I walk to the bus stop. I’m pleased with how incredibly well it’s went today. Everyone I met was up for being on the radio and I’ve chatted to people about everything from Islam to Hip hop. I feel like it’s really reflected the different kinds of people you can find in a migrant community. The whole day has also challenged a few things I’d been told beforehand as well. I was worried no one would even answer the door but, compared to Heaton, the success rate was actually better. I was told twice that the women here wouldn’t speak to me. But Salman’s mam actually came down the street to get me and, if she wasn’t on her way out, I think she’d have really liked a poem too. In fact, lots of women I met came to the door, one even invited me in the house despite having no idea who I was or what I was saying. It’s true that some of them might not have been able to answer for religious reasons, but that doesn’t mean it’s true for everyone.
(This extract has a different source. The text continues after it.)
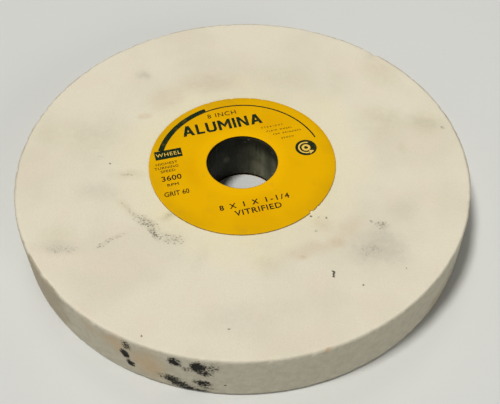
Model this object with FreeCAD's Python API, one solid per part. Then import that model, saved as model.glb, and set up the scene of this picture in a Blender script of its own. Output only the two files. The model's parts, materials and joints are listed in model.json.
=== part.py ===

The more I do Door-to-Dooring in unfamiliar places, the more I become aware of how we tar everyone in certain areas with the same brush. ‘Those lot over there will all do this.’ ‘These lot will all say that.’ I don’t know where these ideas come from, but they’re often not true. I think if we all looked a little bit closer, we’d be surprised at the different people we can find.
*I’m a Door-to-Door Poet,
my hair could be much neater
but, this could be worse,
I could be here to check your meter.
Tell me about your life,
maybe not the whole of it;
I’ll put it in a poem for you
or have a decent go at it.
Thanks for listening to these verses,
I hope I got across my purpose.
Don’t slam the door, don’t be nervous,
the Door-to-Door Poet is at your service.
* Nitram contacted me later to say he is actually from Cheshire and not Manchester.